Dive Brief:
- According to a new report from the Graduate School of Education at the University of Pennsylvania, black students in 13 Southern states make up nearly half of all suspensions and expulsions despite making up less than a quarter of the student body.
- Together, the 13 states make up roughly half of all suspensions and expulsions of black students in the country, with Louisiana and Mississippi having the highest rates.
- In 181 school districts, all of the students expelled during the 2011-12 school year were black.
Dive Insight:
The news that black students are disproportionately disciplined in American schools is not new. But the disparities the report uncovered are astonishing. The scope of the study is also intensive. The researchers looked at more than 3,000 school districts in Alabama, Arkansas, Florida, Georgia, Kentucky, Louisiana, Mississippi, North Carolina, South Carolina, Tennessee, Texas, Virginia, and West Virginia. In every state, black students were suspended or expelled at higher rates than white students. In some districts, the gap was huge, with black students five times more likely to be expelled in 132 districts.
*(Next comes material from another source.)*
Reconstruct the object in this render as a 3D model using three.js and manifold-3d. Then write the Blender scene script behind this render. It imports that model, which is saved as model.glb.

One of the questions that has come up in studies of the school-to-prison pipeline is whether black students simply commit more infractions. But research has found that in places where teachers or administrators are given control over the severity of the punishment, the end result is more severe punishments for black students when it comes to similarly small infractions like talking back or violating the dress code. By contrast, when suspension or expulsion is mandated for serious offenses, white students are actually expelled or suspended at higher rates.
President Barack Obama has made rectifying school discipline in schools a key part of his second term's education agenda, alongside closing achievement gaps. But the study found that even districts that saw success closing achievement gaps had huge disparities in school discipline.